● Do this
Your task is to copy every record exactly.

● Provided records
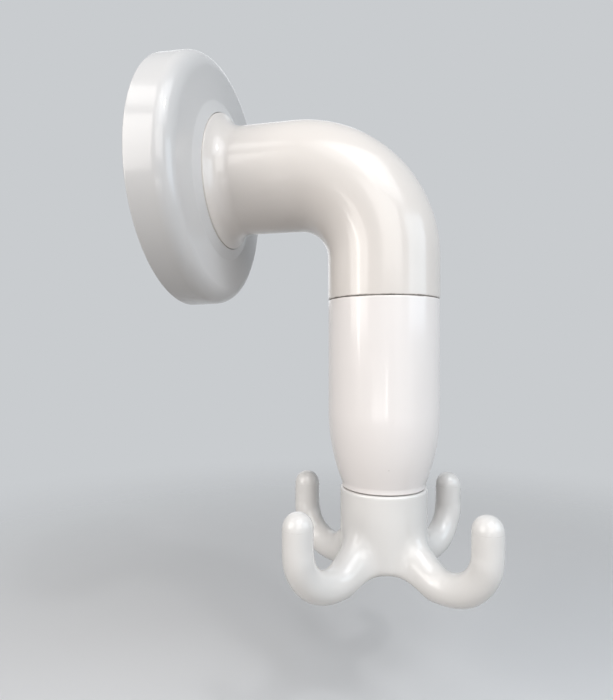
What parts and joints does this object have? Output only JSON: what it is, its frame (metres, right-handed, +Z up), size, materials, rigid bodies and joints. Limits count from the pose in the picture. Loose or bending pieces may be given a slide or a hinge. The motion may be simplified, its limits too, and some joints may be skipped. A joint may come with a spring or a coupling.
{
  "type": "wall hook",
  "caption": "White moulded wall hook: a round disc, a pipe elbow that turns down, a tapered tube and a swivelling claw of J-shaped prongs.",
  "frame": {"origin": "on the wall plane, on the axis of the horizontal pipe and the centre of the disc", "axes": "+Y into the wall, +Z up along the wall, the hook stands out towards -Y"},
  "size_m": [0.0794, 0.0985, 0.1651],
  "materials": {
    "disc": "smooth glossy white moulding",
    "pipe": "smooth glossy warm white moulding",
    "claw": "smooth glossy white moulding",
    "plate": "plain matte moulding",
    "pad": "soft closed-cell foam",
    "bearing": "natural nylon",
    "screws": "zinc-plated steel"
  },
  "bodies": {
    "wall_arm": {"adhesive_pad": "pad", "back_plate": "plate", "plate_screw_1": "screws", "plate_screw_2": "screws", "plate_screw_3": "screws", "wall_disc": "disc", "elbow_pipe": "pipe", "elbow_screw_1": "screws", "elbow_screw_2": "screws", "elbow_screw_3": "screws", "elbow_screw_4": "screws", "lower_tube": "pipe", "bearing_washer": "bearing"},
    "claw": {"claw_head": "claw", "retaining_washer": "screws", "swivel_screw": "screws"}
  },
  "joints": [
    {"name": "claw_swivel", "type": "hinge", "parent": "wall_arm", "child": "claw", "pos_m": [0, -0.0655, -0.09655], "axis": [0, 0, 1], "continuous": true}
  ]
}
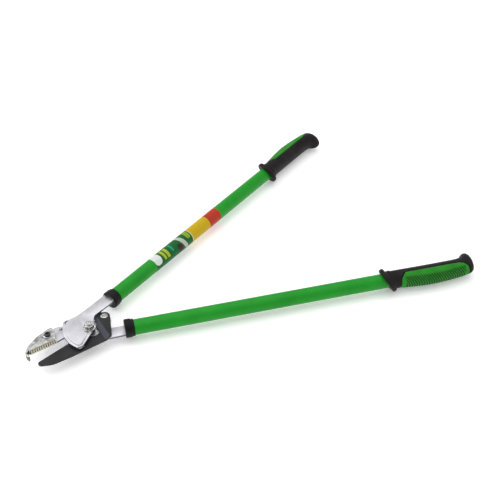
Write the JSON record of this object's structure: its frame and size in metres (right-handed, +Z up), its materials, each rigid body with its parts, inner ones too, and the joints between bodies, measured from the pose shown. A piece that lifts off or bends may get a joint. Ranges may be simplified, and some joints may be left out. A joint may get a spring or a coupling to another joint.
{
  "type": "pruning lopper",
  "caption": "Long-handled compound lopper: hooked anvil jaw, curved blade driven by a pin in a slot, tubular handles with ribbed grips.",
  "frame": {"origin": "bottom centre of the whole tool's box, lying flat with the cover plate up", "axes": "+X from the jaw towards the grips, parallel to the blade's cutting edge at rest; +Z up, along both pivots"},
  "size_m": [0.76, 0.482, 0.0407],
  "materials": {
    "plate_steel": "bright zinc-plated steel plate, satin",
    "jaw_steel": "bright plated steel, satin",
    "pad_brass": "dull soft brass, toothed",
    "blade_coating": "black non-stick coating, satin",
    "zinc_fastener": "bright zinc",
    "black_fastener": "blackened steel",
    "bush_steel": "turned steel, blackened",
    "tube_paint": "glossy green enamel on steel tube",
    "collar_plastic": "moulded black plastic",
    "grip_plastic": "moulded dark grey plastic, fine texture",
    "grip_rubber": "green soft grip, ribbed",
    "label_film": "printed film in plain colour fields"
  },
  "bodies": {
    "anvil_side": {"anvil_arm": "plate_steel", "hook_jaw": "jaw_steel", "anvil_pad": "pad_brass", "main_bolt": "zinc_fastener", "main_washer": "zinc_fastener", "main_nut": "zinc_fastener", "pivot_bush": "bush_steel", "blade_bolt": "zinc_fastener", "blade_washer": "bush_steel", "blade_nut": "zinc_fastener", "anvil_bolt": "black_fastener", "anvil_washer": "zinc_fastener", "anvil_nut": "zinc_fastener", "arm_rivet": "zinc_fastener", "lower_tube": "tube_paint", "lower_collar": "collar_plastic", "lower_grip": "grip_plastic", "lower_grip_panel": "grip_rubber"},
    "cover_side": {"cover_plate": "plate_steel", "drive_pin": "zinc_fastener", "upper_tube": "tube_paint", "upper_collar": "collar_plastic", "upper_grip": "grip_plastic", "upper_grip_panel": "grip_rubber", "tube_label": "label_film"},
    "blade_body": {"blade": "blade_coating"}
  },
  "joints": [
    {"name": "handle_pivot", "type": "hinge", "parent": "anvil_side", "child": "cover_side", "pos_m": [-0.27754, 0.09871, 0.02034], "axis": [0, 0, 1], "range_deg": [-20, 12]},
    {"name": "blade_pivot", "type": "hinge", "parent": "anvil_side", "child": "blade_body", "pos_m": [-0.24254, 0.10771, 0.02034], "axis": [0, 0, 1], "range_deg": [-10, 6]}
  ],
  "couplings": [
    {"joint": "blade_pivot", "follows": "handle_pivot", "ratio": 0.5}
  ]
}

● Reply
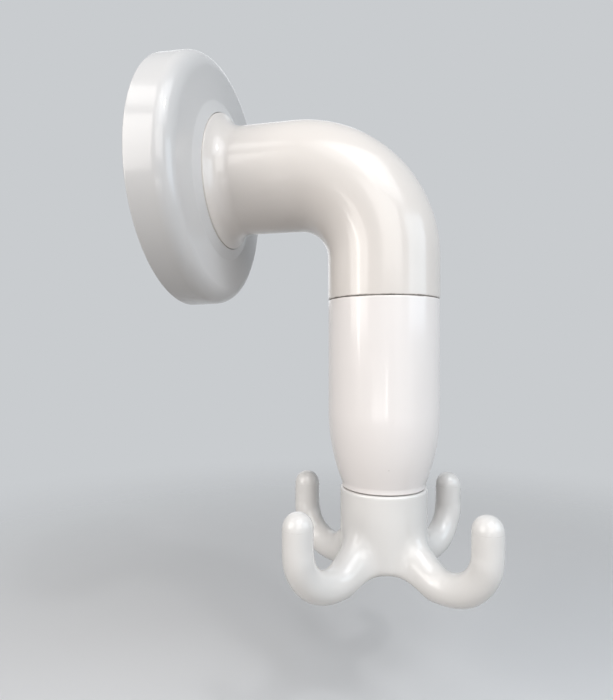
What parts and joints does this object have? Output only JSON: what it is, its frame (metres, right-handed, +Z up), size, materials, rigid bodies and joints. Limits count from the pose in the picture. Loose or bending pieces may be given a slide or a hinge. The motion may be simplified, its limits too, and some joints may be skipped. A joint may come with a spring or a coupling.
{
  "type": "wall hook",
  "caption": "White moulded wall hook: a round disc, a pipe elbow that turns down, a tapered tube and a swivelling claw of J-shaped prongs.",
  "frame": {"origin": "on the wall plane, on the axis of the horizontal pipe and the centre of the disc", "axes": "+Y into the wall, +Z up along the wall, the hook stands out towards -Y"},
  "size_m": [0.0794, 0.0985, 0.1651],
  "materials": {
    "disc": "smooth glossy white moulding",
    "pipe": "smooth glossy warm white moulding",
    "claw": "smooth glossy white moulding",
    "plate": "plain matte moulding",
    "pad": "soft closed-cell foam",
    "bearing": "natural nylon",
    "screws": "zinc-plated steel"
  },
  "bodies": {
    "wall_arm": {"adhesive_pad": "pad", "back_plate": "plate", "plate_screw_1": "screws", "plate_screw_2": "screws", "plate_screw_3": "screws", "wall_disc": "disc", "elbow_pipe": "pipe", "elbow_screw_1": "screws", "elbow_screw_2": "screws", "elbow_screw_3": "screws", "elbow_screw_4": "screws", "lower_tube": "pipe", "bearing_washer": "bearing"},
    "claw": {"claw_head": "claw", "retaining_washer": "screws", "swivel_screw": "screws"}
  },
  "joints": [
    {"name": "claw_swivel", "type": "hinge", "parent": "wall_arm", "child": "claw", "pos_m": [0, -0.0655, -0.09655], "axis": [0, 0, 1], "continuous": true}
  ]
}
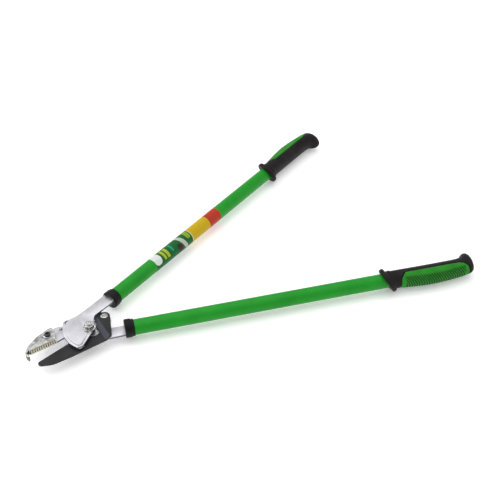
Write the JSON record of this object's structure: its frame and size in metres (right-handed, +Z up), its materials, each rigid body with its parts, inner ones too, and the joints between bodies, measured from the pose shown. A piece that lifts off or bends may get a joint. Ranges may be simplified, and some joints may be left out. A joint may get a spring or a coupling to another joint.
{
  "type": "pruning lopper",
  "caption": "Long-handled compound lopper: hooked anvil jaw, curved blade driven by a pin in a slot, tubular handles with ribbed grips.",
  "frame": {"origin": "bottom centre of the whole tool's box, lying flat with the cover plate up", "axes": "+X from the jaw towards the grips, parallel to the blade's cutting edge at rest; +Z up, along both pivots"},
  "size_m": [0.76, 0.482, 0.0407],
  "materials": {
    "plate_steel": "bright zinc-plated steel plate, satin",
    "jaw_steel": "bright plated steel, satin",
    "pad_brass": "dull soft brass, toothed",
    "blade_coating": "black non-stick coating, satin",
    "zinc_fastener": "bright zinc",
    "black_fastener": "blackened steel",
    "bush_steel": "turned steel, blackened",
    "tube_paint": "glossy green enamel on steel tube",
    "collar_plastic": "moulded black plastic",
    "grip_plastic": "moulded dark grey plastic, fine texture",
    "grip_rubber": "green soft grip, ribbed",
    "label_film": "printed film in plain colour fields"
  },
  "bodies": {
    "anvil_side": {"anvil_arm": "plate_steel", "hook_jaw": "jaw_steel", "anvil_pad": "pad_brass", "main_bolt": "zinc_fastener", "main_washer": "zinc_fastener", "main_nut": "zinc_fastener", "pivot_bush": "bush_steel", "blade_bolt": "zinc_fastener", "blade_washer": "bush_steel", "blade_nut": "zinc_fastener", "anvil_bolt": "black_fastener", "anvil_washer": "zinc_fastener", "anvil_nut": "zinc_fastener", "arm_rivet": "zinc_fastener", "lower_tube": "tube_paint", "lower_collar": "collar_plastic", "lower_grip": "grip_plastic", "lower_grip_panel": "grip_rubber"},
    "cover_side": {"cover_plate": "plate_steel", "drive_pin": "zinc_fastener", "upper_tube": "tube_paint", "upper_collar": "collar_plastic", "upper_grip": "grip_plastic", "upper_grip_panel": "grip_rubber", "tube_label": "label_film"},
    "blade_body": {"blade": "blade_coating"}
  },
  "joints": [
    {"name": "handle_pivot", "type": "hinge", "parent": "anvil_side", "child": "cover_side", "pos_m": [-0.27754, 0.09871, 0.02034], "axis": [0, 0, 1], "range_deg": [-20, 12]},
    {"name": "blade_pivot", "type": "hinge", "parent": "anvil_side", "child": "blade_body", "pos_m": [-0.24254, 0.10771, 0.02034], "axis": [0, 0, 1], "range_deg": [-10, 6]}
  ],
  "couplings": [
    {"joint": "blade_pivot", "follows": "handle_pivot", "ratio": 0.5}
  ]
}